> _RECORD EXCERPTS_
>> begin

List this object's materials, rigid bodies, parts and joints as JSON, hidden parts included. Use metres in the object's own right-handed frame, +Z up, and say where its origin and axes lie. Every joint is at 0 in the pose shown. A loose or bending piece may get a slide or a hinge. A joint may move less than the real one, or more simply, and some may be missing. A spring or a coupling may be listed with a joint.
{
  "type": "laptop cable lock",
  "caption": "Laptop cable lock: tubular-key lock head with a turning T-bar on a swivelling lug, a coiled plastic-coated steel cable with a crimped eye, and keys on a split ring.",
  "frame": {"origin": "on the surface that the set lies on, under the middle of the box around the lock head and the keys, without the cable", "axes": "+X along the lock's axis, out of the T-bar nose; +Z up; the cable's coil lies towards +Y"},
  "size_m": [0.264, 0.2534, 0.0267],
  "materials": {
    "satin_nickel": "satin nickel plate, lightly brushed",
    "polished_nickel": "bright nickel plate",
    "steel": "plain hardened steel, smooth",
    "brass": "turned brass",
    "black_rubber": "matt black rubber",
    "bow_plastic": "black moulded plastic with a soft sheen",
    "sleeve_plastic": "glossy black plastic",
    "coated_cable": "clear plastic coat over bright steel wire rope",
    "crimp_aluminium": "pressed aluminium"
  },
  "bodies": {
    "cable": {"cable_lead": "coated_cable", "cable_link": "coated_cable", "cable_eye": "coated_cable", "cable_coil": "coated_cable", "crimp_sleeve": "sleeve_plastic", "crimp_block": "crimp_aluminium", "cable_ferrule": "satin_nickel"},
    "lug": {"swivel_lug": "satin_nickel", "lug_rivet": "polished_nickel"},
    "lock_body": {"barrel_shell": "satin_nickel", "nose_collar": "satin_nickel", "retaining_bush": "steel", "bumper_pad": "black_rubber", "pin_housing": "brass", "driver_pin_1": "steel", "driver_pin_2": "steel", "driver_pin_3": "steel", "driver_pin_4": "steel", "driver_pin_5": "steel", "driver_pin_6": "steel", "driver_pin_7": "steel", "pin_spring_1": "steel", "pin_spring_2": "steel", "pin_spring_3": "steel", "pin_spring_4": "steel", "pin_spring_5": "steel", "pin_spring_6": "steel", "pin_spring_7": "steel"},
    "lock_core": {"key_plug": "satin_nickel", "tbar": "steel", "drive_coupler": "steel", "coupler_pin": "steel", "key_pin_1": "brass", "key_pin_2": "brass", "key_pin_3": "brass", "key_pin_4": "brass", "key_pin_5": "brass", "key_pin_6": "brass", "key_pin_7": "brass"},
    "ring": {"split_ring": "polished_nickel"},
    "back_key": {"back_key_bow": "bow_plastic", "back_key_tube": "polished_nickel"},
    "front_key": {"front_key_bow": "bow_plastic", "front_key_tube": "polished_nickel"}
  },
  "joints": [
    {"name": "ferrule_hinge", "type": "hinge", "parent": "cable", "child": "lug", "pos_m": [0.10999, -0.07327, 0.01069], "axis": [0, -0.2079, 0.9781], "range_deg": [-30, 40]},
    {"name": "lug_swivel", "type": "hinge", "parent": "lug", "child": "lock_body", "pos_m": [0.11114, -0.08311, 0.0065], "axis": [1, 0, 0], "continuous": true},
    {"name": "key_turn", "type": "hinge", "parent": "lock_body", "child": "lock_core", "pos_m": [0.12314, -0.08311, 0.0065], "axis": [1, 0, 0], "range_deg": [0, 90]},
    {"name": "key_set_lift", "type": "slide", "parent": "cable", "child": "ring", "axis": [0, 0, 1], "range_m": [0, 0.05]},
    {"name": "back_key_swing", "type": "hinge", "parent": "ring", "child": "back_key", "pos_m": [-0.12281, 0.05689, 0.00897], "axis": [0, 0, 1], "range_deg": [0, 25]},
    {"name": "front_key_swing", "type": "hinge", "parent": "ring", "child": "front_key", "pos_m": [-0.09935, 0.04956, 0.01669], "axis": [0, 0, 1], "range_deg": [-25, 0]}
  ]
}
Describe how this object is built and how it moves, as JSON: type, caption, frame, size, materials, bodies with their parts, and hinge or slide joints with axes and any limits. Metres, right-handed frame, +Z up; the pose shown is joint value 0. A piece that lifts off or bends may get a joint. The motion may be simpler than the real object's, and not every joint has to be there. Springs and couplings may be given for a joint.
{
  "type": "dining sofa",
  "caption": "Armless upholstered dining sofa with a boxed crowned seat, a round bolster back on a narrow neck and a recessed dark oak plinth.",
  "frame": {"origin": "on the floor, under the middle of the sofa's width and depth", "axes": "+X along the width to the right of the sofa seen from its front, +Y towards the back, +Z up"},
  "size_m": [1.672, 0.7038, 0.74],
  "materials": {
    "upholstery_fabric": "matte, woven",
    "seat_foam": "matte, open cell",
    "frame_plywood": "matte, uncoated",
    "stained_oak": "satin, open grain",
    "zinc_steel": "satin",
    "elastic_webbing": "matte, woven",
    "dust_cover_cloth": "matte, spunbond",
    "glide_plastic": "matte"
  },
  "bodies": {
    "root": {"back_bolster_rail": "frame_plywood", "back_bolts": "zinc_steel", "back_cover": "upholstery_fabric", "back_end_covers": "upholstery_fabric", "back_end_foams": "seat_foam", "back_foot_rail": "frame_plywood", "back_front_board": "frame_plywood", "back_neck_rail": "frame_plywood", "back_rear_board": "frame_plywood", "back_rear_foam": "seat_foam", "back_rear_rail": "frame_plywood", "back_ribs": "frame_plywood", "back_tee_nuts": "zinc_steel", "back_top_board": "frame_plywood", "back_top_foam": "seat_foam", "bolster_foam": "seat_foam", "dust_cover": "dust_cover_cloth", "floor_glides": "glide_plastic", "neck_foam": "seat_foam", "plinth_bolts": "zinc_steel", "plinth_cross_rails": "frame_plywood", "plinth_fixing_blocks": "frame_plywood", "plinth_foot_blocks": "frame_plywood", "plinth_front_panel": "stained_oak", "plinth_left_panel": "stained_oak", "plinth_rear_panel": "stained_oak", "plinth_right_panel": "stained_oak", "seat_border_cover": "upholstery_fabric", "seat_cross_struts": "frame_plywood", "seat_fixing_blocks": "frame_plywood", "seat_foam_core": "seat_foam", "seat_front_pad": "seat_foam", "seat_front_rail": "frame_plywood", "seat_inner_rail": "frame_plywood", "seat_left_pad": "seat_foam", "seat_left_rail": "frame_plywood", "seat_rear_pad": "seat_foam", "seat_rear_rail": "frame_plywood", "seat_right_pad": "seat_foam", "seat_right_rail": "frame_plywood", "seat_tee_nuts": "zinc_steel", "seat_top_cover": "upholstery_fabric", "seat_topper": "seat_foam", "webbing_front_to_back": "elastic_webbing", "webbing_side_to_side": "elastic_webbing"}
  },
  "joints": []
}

>> end

> _PROBLEM TO SOLVE_
The data above must be returned in full, exactly as written.

> _PROBLEM SOLUTION_
List this object's materials, rigid bodies, parts and joints as JSON, hidden parts included. Use metres in the object's own right-handed frame, +Z up, and say where its origin and axes lie. Every joint is at 0 in the pose shown. A loose or bending piece may get a slide or a hinge. A joint may move less than the real one, or more simply, and some may be missing. A spring or a coupling may be listed with a joint.
{
  "type": "laptop cable lock",
  "caption": "Laptop cable lock: tubular-key lock head with a turning T-bar on a swivelling lug, a coiled plastic-coated steel cable with a crimped eye, and keys on a split ring.",
  "frame": {"origin": "on the surface that the set lies on, under the middle of the box around the lock head and the keys, without the cable", "axes": "+X along the lock's axis, out of the T-bar nose; +Z up; the cable's coil lies towards +Y"},
  "size_m": [0.264, 0.2534, 0.0267],
  "materials": {
    "satin_nickel": "satin nickel plate, lightly brushed",
    "polished_nickel": "bright nickel plate",
    "steel": "plain hardened steel, smooth",
    "brass": "turned brass",
    "black_rubber": "matt black rubber",
    "bow_plastic": "black moulded plastic with a soft sheen",
    "sleeve_plastic": "glossy black plastic",
    "coated_cable": "clear plastic coat over bright steel wire rope",
    "crimp_aluminium": "pressed aluminium"
  },
  "bodies": {
    "cable": {"cable_lead": "coated_cable", "cable_link": "coated_cable", "cable_eye": "coated_cable", "cable_coil": "coated_cable", "crimp_sleeve": "sleeve_plastic", "crimp_block": "crimp_aluminium", "cable_ferrule": "satin_nickel"},
    "lug": {"swivel_lug": "satin_nickel", "lug_rivet": "polished_nickel"},
    "lock_body": {"barrel_shell": "satin_nickel", "nose_collar": "satin_nickel", "retaining_bush": "steel", "bumper_pad": "black_rubber", "pin_housing": "brass", "driver_pin_1": "steel", "driver_pin_2": "steel", "driver_pin_3": "steel", "driver_pin_4": "steel", "driver_pin_5": "steel", "driver_pin_6": "steel", "driver_pin_7": "steel", "pin_spring_1": "steel", "pin_spring_2": "steel", "pin_spring_3": "steel", "pin_spring_4": "steel", "pin_spring_5": "steel", "pin_spring_6": "steel", "pin_spring_7": "steel"},
    "lock_core": {"key_plug": "satin_nickel", "tbar": "steel", "drive_coupler": "steel", "coupler_pin": "steel", "key_pin_1": "brass", "key_pin_2": "brass", "key_pin_3": "brass", "key_pin_4": "brass", "key_pin_5": "brass", "key_pin_6": "brass", "key_pin_7": "brass"},
    "ring": {"split_ring": "polished_nickel"},
    "back_key": {"back_key_bow": "bow_plastic", "back_key_tube": "polished_nickel"},
    "front_key": {"front_key_bow": "bow_plastic", "front_key_tube": "polished_nickel"}
  },
  "joints": [
    {"name": "ferrule_hinge", "type": "hinge", "parent": "cable", "child": "lug", "pos_m": [0.10999, -0.07327, 0.01069], "axis": [0, -0.2079, 0.9781], "range_deg": [-30, 40]},
    {"name": "lug_swivel", "type": "hinge", "parent": "lug", "child": "lock_body", "pos_m": [0.11114, -0.08311, 0.0065], "axis": [1, 0, 0], "continuous": true},
    {"name": "key_turn", "type": "hinge", "parent": "lock_body", "child": "lock_core", "pos_m": [0.12314, -0.08311, 0.0065], "axis": [1, 0, 0], "range_deg": [0, 90]},
    {"name": "key_set_lift", "type": "slide", "parent": "cable", "child": "ring", "axis": [0, 0, 1], "range_m": [0, 0.05]},
    {"name": "back_key_swing", "type": "hinge", "parent": "ring", "child": "back_key", "pos_m": [-0.12281, 0.05689, 0.00897], "axis": [0, 0, 1], "range_deg": [0, 25]},
    {"name": "front_key_swing", "type": "hinge", "parent": "ring", "child": "front_key", "pos_m": [-0.09935, 0.04956, 0.01669], "axis": [0, 0, 1], "range_deg": [-25, 0]}
  ]
}
Describe how this object is built and how it moves, as JSON: type, caption, frame, size, materials, bodies with their parts, and hinge or slide joints with axes and any limits. Metres, right-handed frame, +Z up; the pose shown is joint value 0. A piece that lifts off or bends may get a joint. The motion may be simpler than the real object's, and not every joint has to be there. Springs and couplings may be given for a joint.
{
  "type": "dining sofa",
  "caption": "Armless upholstered dining sofa with a boxed crowned seat, a round bolster back on a narrow neck and a recessed dark oak plinth.",
  "frame": {"origin": "on the floor, under the middle of the sofa's width and depth", "axes": "+X along the width to the right of the sofa seen from its front, +Y towards the back, +Z up"},
  "size_m": [1.672, 0.7038, 0.74],
  "materials": {
    "upholstery_fabric": "matte, woven",
    "seat_foam": "matte, open cell",
    "frame_plywood": "matte, uncoated",
    "stained_oak": "satin, open grain",
    "zinc_steel": "satin",
    "elastic_webbing": "matte, woven",
    "dust_cover_cloth": "matte, spunbond",
    "glide_plastic": "matte"
  },
  "bodies": {
    "root": {"back_bolster_rail": "frame_plywood", "back_bolts": "zinc_steel", "back_cover": "upholstery_fabric", "back_end_covers": "upholstery_fabric", "back_end_foams": "seat_foam", "back_foot_rail": "frame_plywood", "back_front_board": "frame_plywood", "back_neck_rail": "frame_plywood", "back_rear_board": "frame_plywood", "back_rear_foam": "seat_foam", "back_rear_rail": "frame_plywood", "back_ribs": "frame_plywood", "back_tee_nuts": "zinc_steel", "back_top_board": "frame_plywood", "back_top_foam": "seat_foam", "bolster_foam": "seat_foam", "dust_cover": "dust_cover_cloth", "floor_glides": "glide_plastic", "neck_foam": "seat_foam", "plinth_bolts": "zinc_steel", "plinth_cross_rails": "frame_plywood", "plinth_fixing_blocks": "frame_plywood", "plinth_foot_blocks": "frame_plywood", "plinth_front_panel": "stained_oak", "plinth_left_panel": "stained_oak", "plinth_rear_panel": "stained_oak", "plinth_right_panel": "stained_oak", "seat_border_cover": "upholstery_fabric", "seat_cross_struts": "frame_plywood", "seat_fixing_blocks": "frame_plywood", "seat_foam_core": "seat_foam", "seat_front_pad": "seat_foam", "seat_front_rail": "frame_plywood", "seat_inner_rail": "frame_plywood", "seat_left_pad": "seat_foam", "seat_left_rail": "frame_plywood", "seat_rear_pad": "seat_foam", "seat_rear_rail": "frame_plywood", "seat_right_pad": "seat_foam", "seat_right_rail": "frame_plywood", "seat_tee_nuts": "zinc_steel", "seat_top_cover": "upholstery_fabric", "seat_topper": "seat_foam", "webbing_front_to_back": "elastic_webbing", "webbing_side_to_side": "elastic_webbing"}
  },
  "joints": []
}